Date: 24-Mar-2011 – 24-Apr-2011

Location: Contemporary Art Tasmania

In Life of Imitation, artist Ming Wong and curator Tang Fu Kuen revisit the context of the “Golden Age” of Singapore cinema in the 1950s and ’60s—an era in which Singapore experienced the struggles of nation building, rapid modernization and cultural flux. Through cinema, Singapore’s multi-ethnic worlds connected. But soon after gaining Independence in 1965, the vibrant film industry collapsed. Wong uses film—unique for capturing the complex relations within society—to reflect on the hybrid roots of Singaporean culture and on shifting surfaces of ‘identity’ and ‘belonging’.

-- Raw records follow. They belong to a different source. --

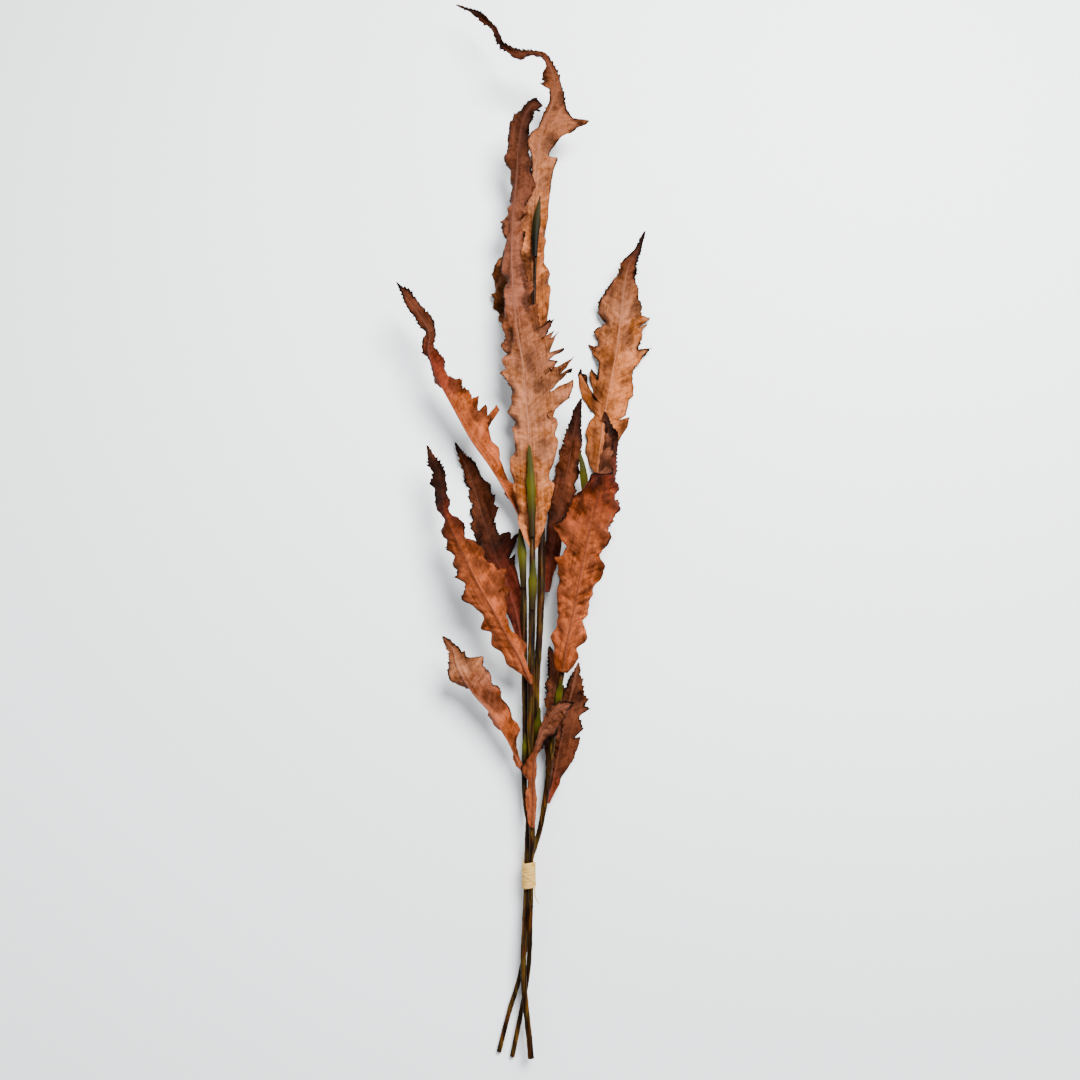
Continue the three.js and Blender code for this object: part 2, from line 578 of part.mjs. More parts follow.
// The raffia tie: one wound band whose turns show as ridges round an oval hole, with two loose ends.
function tieSolid() {
  const profile = [[0, 0]];
  for (let turn = 0; turn < TIE_TURNS; turn += 1) {
    profile.push([turn * TIE_TURN_WIDTH + 0.1, TIE_THICKNESS * 0.55]);
    profile.push([(turn + 0.5) * TIE_TURN_WIDTH, TIE_THICKNESS]);
  }
  profile.push([TIE_TURNS * TIE_TURN_WIDTH, TIE_THICKNESS * 0.5], [TIE_TURNS * TIE_TURN_WIDTH, 0]);
  const vertices = [];
  for (let i = 0; i < TIE_SEGMENTS; i += 1) {
    const angle = (2 * Math.PI * i) / TIE_SEGMENTS;
    for (const [along, out] of profile) {
      const x = TIE_HOLE.x + (TIE_HOLE.across + out) * Math.cos(angle);
      const z = TIE_HOLE.z + (TIE_HOLE.high + out) * Math.sin(angle);
      vertices.push(new THREE.Vector3(x, TIE_FOOT + along + 1.2 * Math.cos(angle), z));
    }
  }
  const triangles = [];
  for (let i = 0; i < TIE_SEGMENTS; i += 1)
    for (let j = 0; j < profile.length; j += 1) {
      const a = i * profile.length + j;
      const b = i * profile.length + ((j + 1) % profile.length);
      const [c, d] = [b, a].map((k) => (k + profile.length) % (TIE_SEGMENTS * profile.length));
      triangles.push(a, b, c, a, c, d);
    }
  const band = solidOf(geometryOf(vertices, triangles));
  const ends = [
    [[5, 152, 20], [5.2, 145, 21.2], [6, 139, 20.4], [9, 133.4, 18.4]],
    [[-4.4, 163, 20.2], [-5, 169, 21.4], [-6, 175, 22.2]],
  ];
  return ends
    .map((points) => stemSolid({ points, radii: [[0, 0.9], [1, 0.5]] }))
    .reduce((all, end) => all.add(end), band);
}

const bunch = new THREE.Group();
bunch.position.set(-MIDDLE_X, -MIDDLE_Y, 0);

function addPiece(name, solid, look) {
  const mesh = new THREE.Mesh(geometryFromSolid(solid), look);
  mesh.name = name;
  bunch.add(mesh);
}

for (const name of Object.keys(STEMS)) addPiece(name, wholeStem(name), material(BROWN));
for (const [name, leaf] of Object.entries(LEAVES)) addPiece(name, leafSolid(leaf), material(leaf.colour));
for (const [name, sheath] of Object.entries(SHEATHS)) addPiece(name, sheathSolid(sheath), material(OLIVE, 0.6));
addPiece("raffia_tie", tieSolid(), material(STRAW, 0.9));

const root = new THREE.Group();
root.add(bunch);
export default root;
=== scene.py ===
import math

import bpy
import numpy as np
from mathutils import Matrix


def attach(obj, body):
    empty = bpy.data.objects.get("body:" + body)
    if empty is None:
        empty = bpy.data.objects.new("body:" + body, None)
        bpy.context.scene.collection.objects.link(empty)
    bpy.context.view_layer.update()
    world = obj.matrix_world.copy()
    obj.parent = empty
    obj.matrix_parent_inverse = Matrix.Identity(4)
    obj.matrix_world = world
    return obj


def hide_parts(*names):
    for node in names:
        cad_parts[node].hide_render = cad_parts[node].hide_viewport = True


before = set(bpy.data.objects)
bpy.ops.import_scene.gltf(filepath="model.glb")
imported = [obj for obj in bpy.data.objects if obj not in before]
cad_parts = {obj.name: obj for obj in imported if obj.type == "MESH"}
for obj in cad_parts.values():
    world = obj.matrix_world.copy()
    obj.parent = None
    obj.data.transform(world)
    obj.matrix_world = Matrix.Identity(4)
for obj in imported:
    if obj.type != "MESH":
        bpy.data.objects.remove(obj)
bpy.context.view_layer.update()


# Camera
# The bunch lies on the floor and the camera looks down on it, a little tipped towards the leaf
# tips, as the photograph looks at the wall that the bunch leans on.
CAMERA_PLACE = (0.0145, -0.2391, 0.960)
CAMERA_TIP = math.radians(11.1)
CAMERA_LENS = 32.67

camera = bpy.data.objects.new("camera", bpy.data.cameras.new("camera"))
camera.data.lens = CAMERA_LENS
camera.location = CAMERA_PLACE
camera.rotation_euler = (CAMERA_TIP, 0, 0)
bpy.context.scene.collection.objects.link(camera)
bpy.context.scene.camera = camera


# Stems
# Three woody stems, dark brown with an olive cast, cut off square at the foot. Two of them fork:
# each side stalk grows out of its stem.
MM = 0.001
MIDDLE = np.array([-4.5, 526.1, 0])
STEM_SIDES = 28
# Each stem or side stalk has a route, [x, y, z] in millimetres from the cut ends, and its radii,
# [share of the route, radius].
STEMS = {
    "stem_left": [
        (
            [
                (2, 2, 14), (-1, 31, 15), (-4, 58, 16.4), (-5, 85, 17), (-3.8, 119, 16), (-2.6, 148, 15.4),
                (-2.4, 171, 15.2), (-1.6, 190, 15.2), (0.2, 225, 16), (3.6, 261, 18), (6.2, 298, 20),
                (7, 336, 22), (9.2, 373, 24), (10.8, 412, 25), (11.6, 451, 25), (10.6, 511, 24),
                (8, 583, 22), (5, 646, 20.5), (4, 720, 22.5), (6, 774, 26), (9, 815, 31),
            ],
            [
                (0, 2.8), (0.12, 2.6), (0.17, 2.3), (0.21, 2.3), (0.28, 2.9), (0.44, 3.1), (0.55, 3.8),
                (0.63, 3.2), (0.75, 2.3), (1, 1.1),
            ],
        ),
        (
            [
                (-1.8, 205, 15.6), (-4.2, 228, 17.5), (-4.6, 250, 20), (-3.8, 290, 22), (-4.4, 330, 23.4),
                (-5.2, 374, 25), (-5.6, 412, 26), (-6.4, 440, 27), (-7.6, 470, 28), (-9, 493, 28),
            ],
            [(0, 1.6), (0.12, 2.6), (0.45, 2.9), (0.7, 3.1), (0.85, 2.4), (1, 1.2)],
        ),
    ],
    "stem_middle": [
        (
            [
                (-15, 0, 2.2), (-10, 24, 5), (-5, 49, 8), (-0.4, 78, 11.6), (1.2, 119, 16.2),
                (1.8, 148, 18.6), (1.9, 171, 18.6), (2.7, 192, 21.2), (1.8, 226, 24), (1.3, 280, 28),
                (1.4, 332, 31.5), (2.4, 391, 34), (2.7, 458, 36), (2, 497, 37), (0.4, 546, 40),
            ],
            [(0, 2.2), (0.31, 2.2), (0.38, 3), (0.55, 3.4), (0.8, 3.2), (0.9, 2.2), (1, 1.1)],
        ),
    ],
    "stem_right": [
        (
            [
                (-27, 4, 2.2), (-18, 38, 3.2), (-8, 70, 5.5), (-1.4, 109, 9.4), (1.2, 148, 12.2),
                (1.7, 171, 12.2), (5.6, 184, 12.4), (10, 199, 13.4), (14, 220, 16), (18, 248, 19.5),
                (21, 275, 24), (24, 303, 29), (28, 328, 30.5), (35, 364, 28), (44, 412, 24),
                (51, 458, 20.5), (54.6, 505, 22), (51, 545, 27.5),
            ],
            [(0, 2.2), (0.31, 2.3), (0.42, 2.8), (0.55, 3), (0.65, 2.7), (0.8, 2.2), (1, 1.1)],
        ),
        (
            [(24.6, 306, 29.5), (27, 322, 32.4), (29.4, 336, 35.2)],
            [(0, 1.8), (0.5, 2.1), (1, 1.5)],
        ),
    ],
}
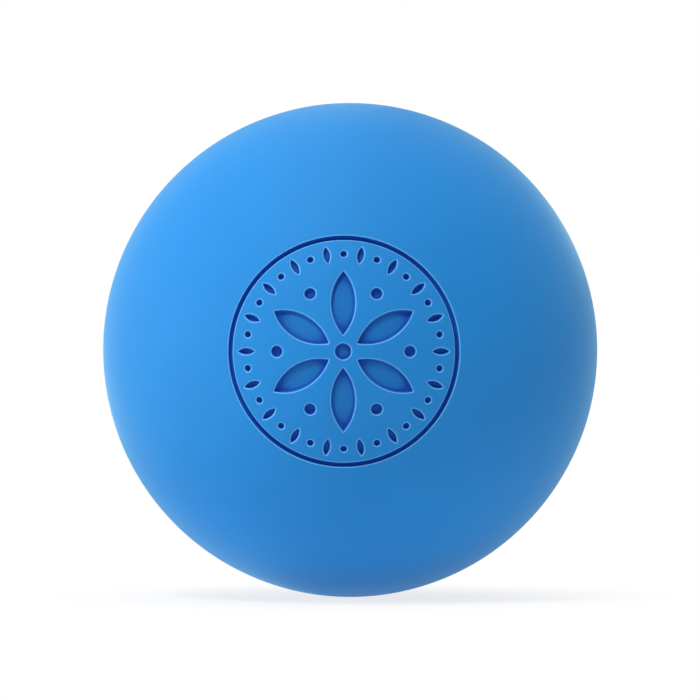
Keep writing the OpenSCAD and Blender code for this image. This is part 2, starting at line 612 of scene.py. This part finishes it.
# Share of the table's light that comes from under it
TABLE_GLOW = 0.4
# How far from the ball's middle the table's own shading fades out, in mm
SHADOW_REACH = 56
# How far from the ball's middle the lamps stand, in metres
LAMP_DISTANCE = 1.2


def seen(tree):
    """1 for the rays that show the background: camera, glossy and transmission rays."""
    path = add(tree, "ShaderNodeLightPath").outputs
    either = add(
        tree,
        "ShaderNodeMath",
        {0: path["Is Camera Ray"], 1: path["Is Glossy Ray"]},
        operation="MAXIMUM",
    )
    return add(
        tree, "ShaderNodeMath", {0: either, 1: path["Is Transmission Ray"]}, operation="MAXIMUM"
    )


def studio_world(level, walls):
    """White where it is seen. As light it is a white tent with brighter walls: the level,
    plus for each wall (direction k, start, strength) a smooth step of d . k, for a direction
    d, that rises from 0 at the start to the strength at 1."""
    world = bpy.data.worlds.new("studio")
    bpy.context.scene.world = world
    world.use_nodes = True
    tree = world.node_tree
    tree.nodes.clear()
    direction = add(tree, "ShaderNodeTexCoord").outputs["Generated"]
    strength = level
    for toward_wall, start, bright in walls:
        facing = add(
            tree,
            "ShaderNodeVectorMath",
            {0: direction, 1: toward_wall},
            operation="DOT_PRODUCT",
        )
        share = add(
            tree,
            "ShaderNodeMapRange",
            {"Value": facing, "From Min": start, "From Max": 1, "To Max": bright},
            interpolation_type="SMOOTHSTEP",
        )
        strength = add(tree, "ShaderNodeMath", {0: share, 1: strength}, operation="ADD")
    light = add(tree, "ShaderNodeBackground", {"Color": rgb("#ffffff"), "Strength": strength})
    white = add(tree, "ShaderNodeBackground", {"Color": rgb("#ffffff"), "Strength": 1.0})
    mix = add(tree, "ShaderNodeMixShader", {0: seen(tree), 1: light, 2: white})
    add(tree, "ShaderNodeOutputWorld", {"Surface": mix.outputs[0]})


def table_acrylic():
    """White acrylic table that is lit a little from under as well, so that the ball's
    underside isn't left dark. It is seen as white, but near the ball it keeps a part of its
    own shading, so that the ball's shadow shows."""
    made, tree, output = new_material("white_acrylic_table")
    place = add(tree, "ShaderNodeTexCoord").outputs["Object"]
    away = add(tree, "ShaderNodeVectorMath", {0: place}, operation="LENGTH")
    ends = {"From Min": BALL_R * MM, "From Max": SHADOW_REACH * MM}
    plain = add(
        tree,
        "ShaderNodeMapRange",
        {"Value": away, **ends, "To Min": 0.78, "To Max": 1.0},
        interpolation_type="SMOOTHSTEP",
    )
    share = add(tree, "ShaderNodeMix", {"Factor": seen(tree), "A": TABLE_GLOW, "B": plain})
    paper = add(tree, "ShaderNodeBsdfDiffuse", {"Color": rgb("#ececec")})
    white = add(tree, "ShaderNodeEmission", {"Color": rgb("#ffffff"), "Strength": 1.0})
    mix = add(tree, "ShaderNodeMixShader", {0: share, 1: paper, 2: white})
    tree.links.new(mix.outputs[0], output.inputs["Surface"])
    return made


def floor(half_width, height):
    """The square table top under the ball."""
    corners = np.array([[-1, -1, 0], [1, -1, 0], [1, 1, 0], [-1, 1, 0]]) * half_width
    mesh = bpy.data.meshes.new("floor")
    mesh.from_pydata((corners + (0, 0, height)).tolist(), [], [(0, 1, 2, 3)])
    mesh.materials.append(table_acrylic())
    piece = bpy.data.objects.new("floor", mesh)
    bpy.context.collection.objects.link(piece)


def toward(azimuth, elevation, distance):
    """A point that far from the ball's centre. Azimuth 0 is in front, at -Y, and 90 is at +X."""
    a, e = np.radians([azimuth, elevation])
    return distance * Vector((np.sin(a) * np.cos(e), -np.cos(a) * np.cos(e), np.sin(e)))


def softbox(name, place, size, power):
    """A square area lamp that faces the ball."""
    lamp = bpy.data.lights.new(name, "AREA")
    lamp.size = size
    lamp.energy = power
    holder = bpy.data.objects.new(name, lamp)
    holder.location = place
    holder.rotation_euler = (-place).to_track_quat("-Z", "Y").to_euler()
    bpy.context.collection.objects.link(holder)


def camera(place, lens):
    """The photograph's view: a long lens nearly level with the ball's middle."""
    made = bpy.data.cameras.new("camera")
    made.lens = lens
    made.sensor_width = 36
    made.clip_start = 0.05
    made.clip_end = 20
    holder = bpy.data.objects.new("camera", made)
    holder.location = place
    holder.rotation_euler = (-place).to_track_quat("-Z", "Y").to_euler()
    bpy.context.collection.objects.link(holder)
    bpy.context.scene.camera = holder


# The ball

blue = cover_rubber()
plain = ball_rows(tilt_of(BALL_START), FRONT_ROWS)
front_rows = [*hub_rows(), *petal_rows(), *border_rows(), *ring_rows(), *plain]
cover("front_cover_moulding", "front_cover", BALL_R - EMBLEM_DEPTH, front_rows, -1, blue)
rear_rows = [*cap_rows(), *ball_rows(np.radians(CAP_END), REAR_ROWS)]
cover("rear_cover_moulding", "rear_cover", BALL_R, rear_rows, 1, blue)

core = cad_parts["core"]
core.data.materials.clear()
core.data.materials.append(core_rubber())

# The studio

floor(half_width=3, height=cad_box[0].z)
above = (toward(0, 90, 1), 0.5, 1.1)
behind = (toward(180, 10, 1), 0, 0.4)
studio_world(level=0.09, walls=[above, behind])
softbox("key", toward(-30, 55, LAMP_DISTANCE), size=0.3, power=7.15)
softbox("side", toward(-85, 10, LAMP_DISTANCE), size=0.3, power=5.8)
camera(toward(1.55, 0.32, 0.775), lens=312.1)
view = bpy.context.scene.view_settings
view.view_transform = "Standard"
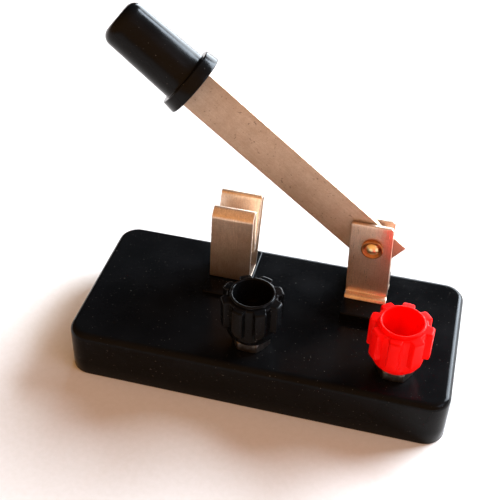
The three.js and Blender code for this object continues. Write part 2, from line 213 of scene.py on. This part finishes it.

In his installations, Wong re-interprets pivotal scenes from world cinema, playing all the roles himself or using deliberately miscast actors. With sly and tragicomic performances of speech and gesture, he exposes both cultural connections and mis-translations, and disrupts assumptions about nation, family, self, and other. Co-organized by the Singapore Art Museum, Ten Days on The Island and CAST Gallery, the Australian debut of Life of Imitation includes two of the artist’s re-interpretations of world cinema: Four Malay Stories (Cinema 1), and Life of Imitation (Cinema 2). The exhibition also presents screen ephemera by private collector Wong Han Min and Ming Wong’s photographs of abandoned cinema palaces. Combining archival and re-invented materials, Life of Imitation bridges real and fictional processes to form a dialogue between the past and present.

Ming Wong (b.1971) was the solo artist representing the Singapore Pavilion at the 53rd Venice Biennale. His achievement in Life of Imitation won Special Mention from the jury and wide international acclaim. He lives and works in Singapore and Berlin.